(Problem to solve) Below are records; work out how many of their lines hold the string "with" and give that number alone.

(Record excerpts)

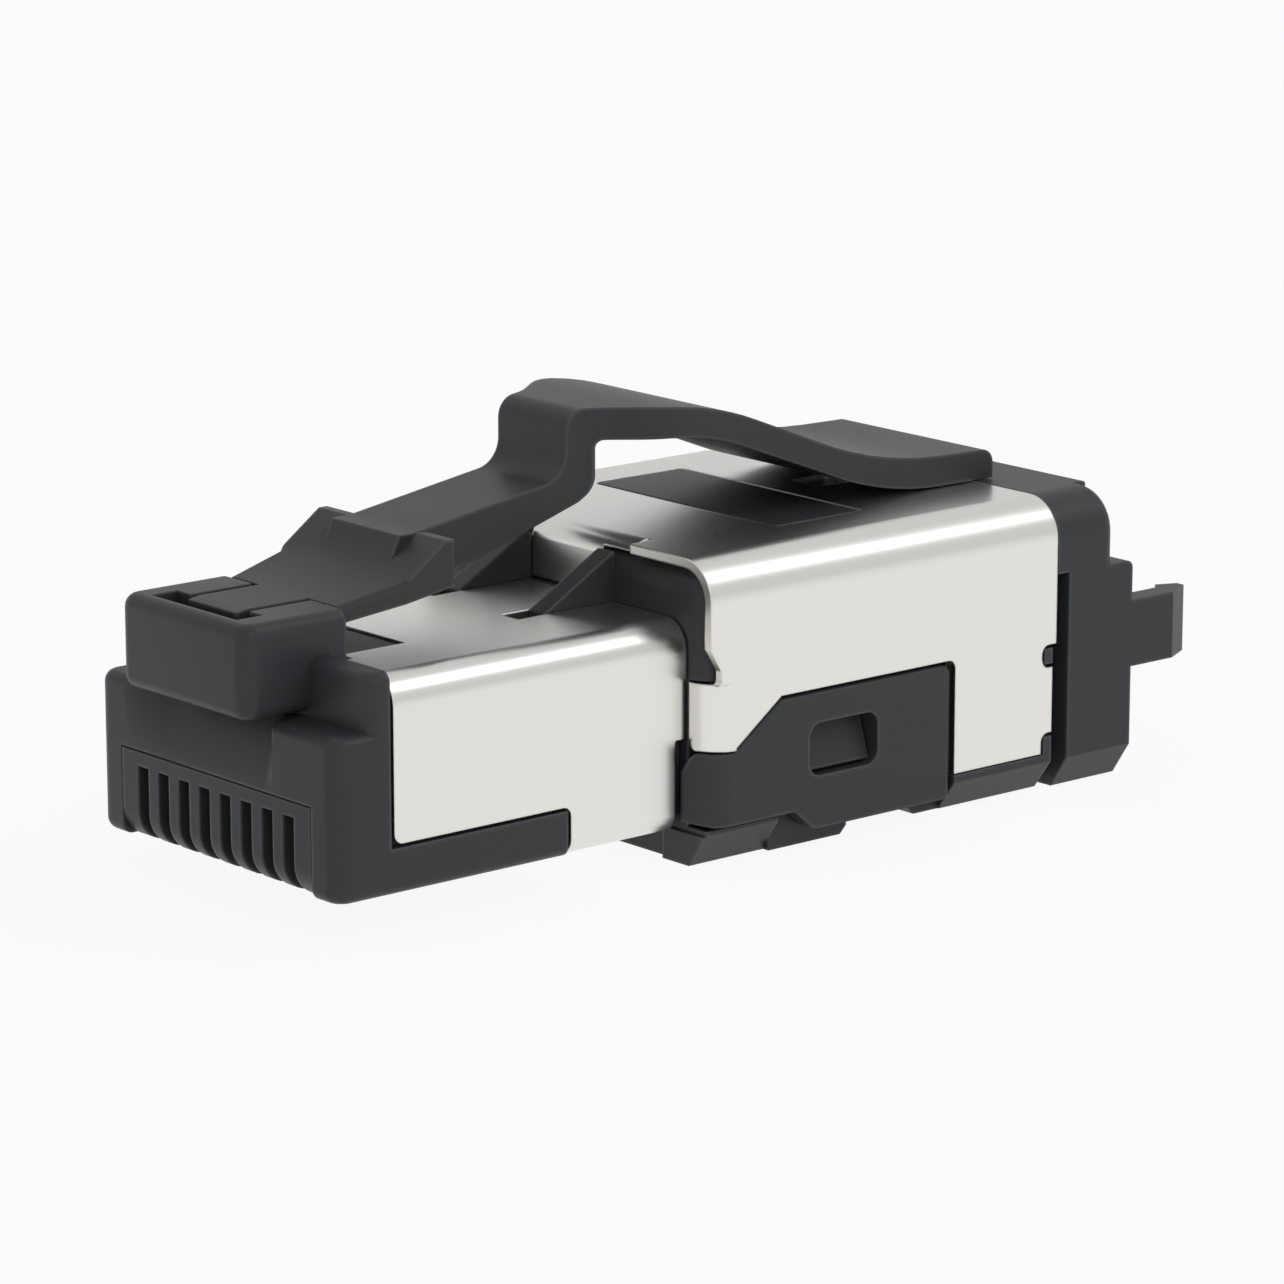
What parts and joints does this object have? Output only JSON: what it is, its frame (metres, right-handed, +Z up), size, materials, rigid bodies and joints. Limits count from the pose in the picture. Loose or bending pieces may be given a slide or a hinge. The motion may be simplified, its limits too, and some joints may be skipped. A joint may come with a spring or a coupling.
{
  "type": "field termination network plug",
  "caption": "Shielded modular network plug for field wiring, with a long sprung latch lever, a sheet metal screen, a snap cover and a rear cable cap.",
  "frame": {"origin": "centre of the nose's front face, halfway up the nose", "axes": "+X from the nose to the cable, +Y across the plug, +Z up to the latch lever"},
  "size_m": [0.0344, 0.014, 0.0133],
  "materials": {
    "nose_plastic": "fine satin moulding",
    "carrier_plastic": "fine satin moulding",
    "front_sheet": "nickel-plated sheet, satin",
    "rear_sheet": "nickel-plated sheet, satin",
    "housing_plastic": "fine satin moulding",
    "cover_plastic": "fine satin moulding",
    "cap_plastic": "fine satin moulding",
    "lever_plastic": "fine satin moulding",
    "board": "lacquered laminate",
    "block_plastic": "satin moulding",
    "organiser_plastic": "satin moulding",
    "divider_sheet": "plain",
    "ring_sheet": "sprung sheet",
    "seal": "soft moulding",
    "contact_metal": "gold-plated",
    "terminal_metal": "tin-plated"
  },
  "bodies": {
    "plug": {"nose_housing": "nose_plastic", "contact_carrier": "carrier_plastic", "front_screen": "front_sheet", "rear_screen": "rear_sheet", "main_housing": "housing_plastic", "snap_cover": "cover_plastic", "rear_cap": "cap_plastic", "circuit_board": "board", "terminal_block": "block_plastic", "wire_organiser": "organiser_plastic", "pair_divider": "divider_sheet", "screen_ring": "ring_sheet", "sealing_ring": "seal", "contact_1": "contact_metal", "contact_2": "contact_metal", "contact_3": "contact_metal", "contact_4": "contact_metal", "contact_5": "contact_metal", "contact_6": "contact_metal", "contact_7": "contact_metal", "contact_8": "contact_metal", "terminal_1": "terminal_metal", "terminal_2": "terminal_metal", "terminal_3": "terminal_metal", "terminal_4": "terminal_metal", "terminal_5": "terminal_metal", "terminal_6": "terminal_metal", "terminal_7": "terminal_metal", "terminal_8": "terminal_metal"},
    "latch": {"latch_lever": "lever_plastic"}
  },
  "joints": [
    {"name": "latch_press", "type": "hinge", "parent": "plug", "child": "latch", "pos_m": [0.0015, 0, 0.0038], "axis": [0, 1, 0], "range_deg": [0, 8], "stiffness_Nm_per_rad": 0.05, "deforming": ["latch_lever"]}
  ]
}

* * *

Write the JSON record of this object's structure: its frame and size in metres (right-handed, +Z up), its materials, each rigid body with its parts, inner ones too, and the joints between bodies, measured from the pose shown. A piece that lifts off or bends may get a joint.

(Finished answer) 3